This to Know Before Doing a Short Sale

1. Understand the Rules accepting and offer. An offer on a short sale has to be accepted by both the seller and the lender, which means there’s an extra layer of negotiation involved. If there’s more than one loan, the process gets even more complex. All lenders, or lien holders will need agree to the terms of the deal. Usually the first lien holder will offer the jr lien holders a small amount to get them to go along with the deal.

2. Work with a Agent Who Has Short Sale Experience. Short sales take a lot of time, patience and skill. There are a lot of, moving parts, details and the process can be complex, time consuming and difficult, you will find it will go smoother with an experienced agent.

3. Work with a Lender Who Has Short Sale Experience. In addition to an experienced real estate agent, you also want an experienced lender, like Shellie Hatfield of Valley Financial, she knows what issues to look for and the all the details of short sales transactions and can help make the process is as smooth as a short sale can possible be for you.

4. Know That Short Sales are not short in Time. One of the most difficult parts of purchasing a short sale home is the uncertainty of when and if this home will ever close escrow. After an offer is made to the bank, it can take anywhere from 1 to 180 days to receive a response. Banks are trying to get responses back now within 10 days but sometimes it takes a lot longer. Lenders will receive offers and then present them internally to a committee or a decision-making authority figure. Remember, this industry did not exist 5 years ago on the scale it does now, the lenders do not have all of the kinks worked out, some do most don’t. If you’re looking for a quick close, short sales are not for you.

5. Have Realistic Expectations of the Price. Banks and mortgage companies have their own team of real estate professionals who will evaluate market prices and know what a property is worth. Its important to realize that in this day and age both sides have access to the same information, its unlikely any bank will take a offer outside of what the property is actually worth ie don’t expect the bank to take 125k on a house when all the houses in the area are selling for 200k. While you’re allowed to make any offer you want, banks aren’t always going to accept if they think you’re low-balling them. They have access to all the same information that you do, it’s also important to remember that you may not be the only one making an offer. A real estate agent can provide you with guidance and the information you need to make your decision on a price that’s a great deal, but still competitive enough to be accepted, and get the deal closed.

6. Have Realistic Expectations for the Negotiation of Cost and terms. Ask up front whether your lender will pay closing costs not many will. Every bank has their own guidelines. The banks generally will not tell you what their terms are for the sale before you write an offer, so don’t worry to much about it, the bank will counter you what they are willing to do, don’t fall in love with having the bank pay a fee, look at the big
picture and see if it fits your needs. Lenders generally won’t pay for items that sellers traditionally pay, like home protection plans and inspections.

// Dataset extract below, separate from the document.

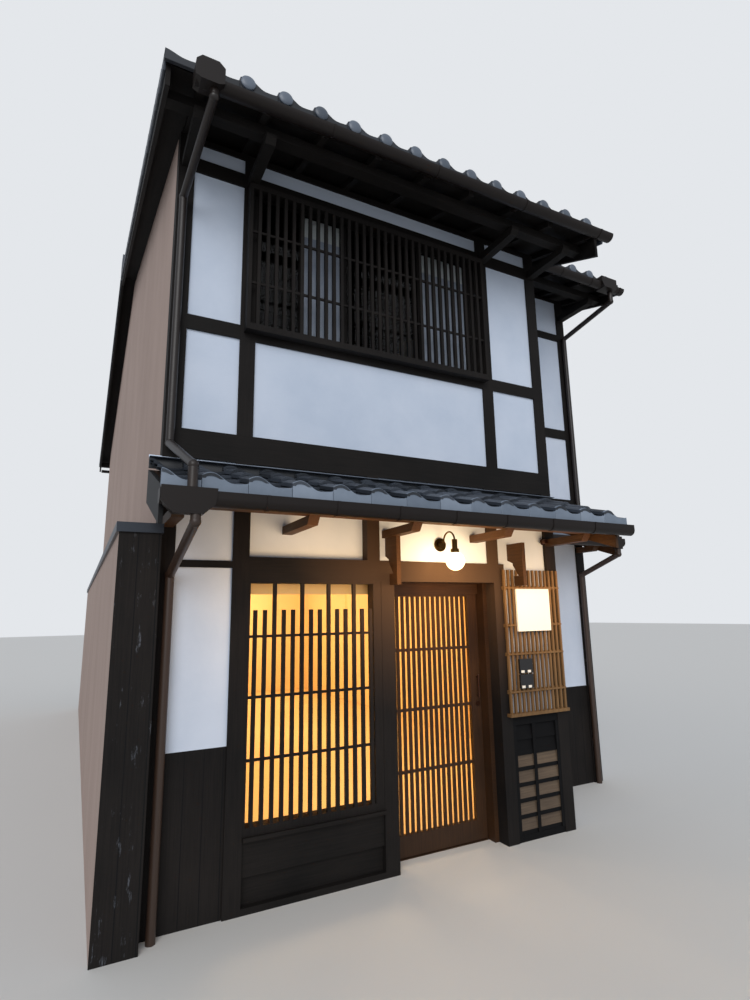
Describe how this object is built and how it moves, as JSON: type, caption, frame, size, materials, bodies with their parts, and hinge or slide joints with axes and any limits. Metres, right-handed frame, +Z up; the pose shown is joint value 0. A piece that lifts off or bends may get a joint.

Note: if the seller has a FHA mortgage, HUD will not reimburse lenders for closing cost paid by the seller on a short sale. If the lender allows closing cost paid for the buyer, FHA will not cover that part of the cost of the insurability/ reimbursement of the loan back to the servicer.

7. Have Realistic Expectations for Inspections. The purpose of an inspection with a short sale is to ensure that the “major stuff” is functioning properly. Ensure you’re comfortable purchasing the property in the “as is” condition for the offer you make, understanding that any required upgrades are on you. These conditions should be reflected in your offer. Do you think either the seller “leaving” the house or the bank is going to be willing to front the cost of any repairs? Its very unlikely. See #8 for more details.

8. Know the Rules for Repairs. In most cases, lenders holding onto distressed properties won’t do any repairs. Buyers are asked to purchase the property “as is”, which means the buyer is on the hook for repairs. Ask your agent after you get your inspections back if it’s a good idea to ask for a credit if you find something major. Ask your agent what is my downside risk? What is the best-case scenario?

9. Understand What Is Needed during the Lender Appraisal/Inspections step in the process. All the utilities need to be on when the appraiser goes to the property. If the appraiser arrives and utilities aren’t on, a return trip will be charged to the buyer, fees range between $75-$150. Also know that an appraiser can’t turn anything on that is off. Your agent should walk through the property before hand to make sure everything is in order.

10. Have Realistic Expectations for Closing Timeframes. After a contract is accepted, it usually takes a minimum of three to four weeks to close. There is a minimum of 10 companies or positions involved in a short sale transaction, and it’s important to understand that it takes time and is truly a team effort. Also this industry did not exist a short time ago and its always changing, so it’s a challenge to all involved. I tell my clients that have to be in a home by a certain date that short sales are not for them. If you can be flexible with your moving date, and are not the type of person that can will stress over the issues we can not control then a short sale might provide you with a great opportunity.